Well, they sprang for a stamp. That means something. Respect?
I can beat that. Last spring I received a request for a full from a publisher that had rejected the query nine months earlier. Please doing business with those kinds of folks.
This should pretty much settle it. You don’t have half an hour to invest in making a handful of these to be used at your convenience, you probably don’t manage your time well enough to manage my career. (This is the Gmail example; I think all email programs have something similar.)

1. Open your Gmail
2. At the very top left side, click on the "more" link
3. At the bottom of that menu, click on "even more"
4. A new window opens
5. Click on "Labs"
6. I the column on the right, click on "Gmail Labs"

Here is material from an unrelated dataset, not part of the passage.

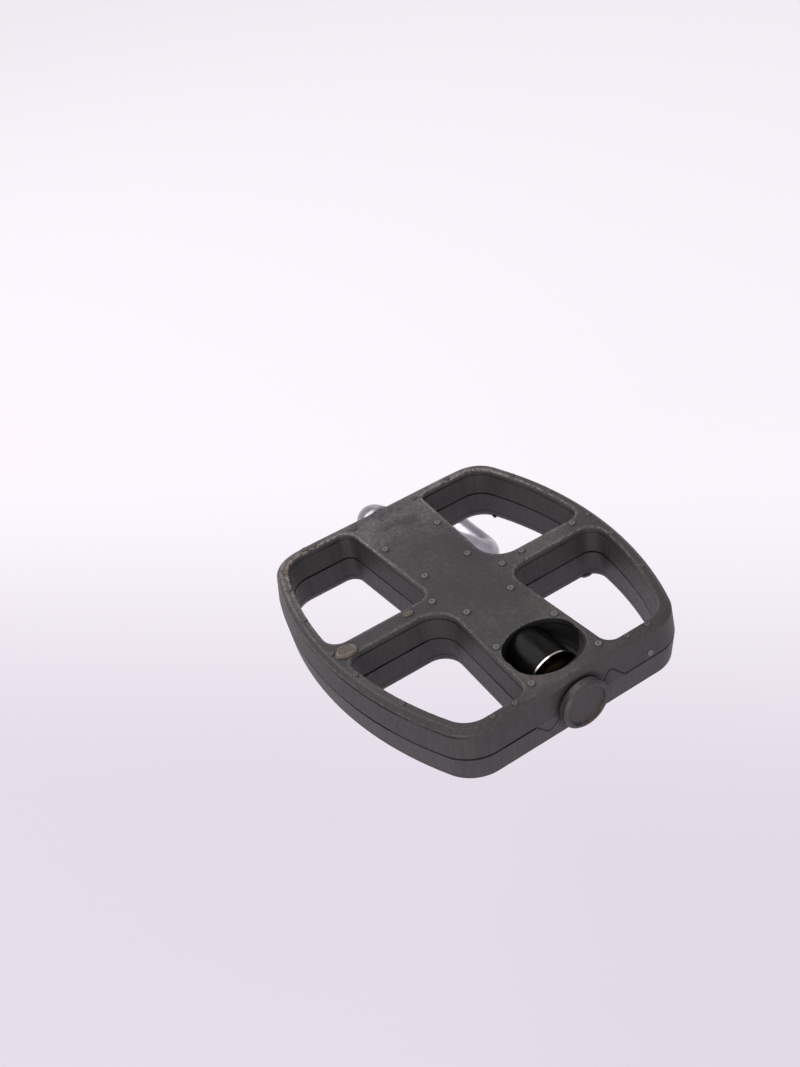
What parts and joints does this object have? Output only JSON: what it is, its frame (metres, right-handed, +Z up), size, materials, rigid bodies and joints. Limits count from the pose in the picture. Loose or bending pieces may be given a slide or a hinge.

7. The first selection is "Canned Responses"
8. Click on enable
9. It will open another Gmail window, but I just closed that one
10. Go back to your Gmail window
11. Click on Compose Mail to start a new email
12. Underneath the subject line, see a selection for Canned responses
13. MAKE SURE YOU HAVE AN ABSOLUTELY CLEAR SCREEN. NO SIGNATURES. NOTHING.
14. Click on Canned Responses
15. In the box that appears, give your new canned response a name
16. Type in the text of your canned response
17. Click on Canned Responses again
18. Click SAVE to save your new Canned Response
19. Discard that email
20. Open a new email
21. Your canned response will always appear at the very top of any new email.

Thanks to The Beloved Spouse for putting that together for me.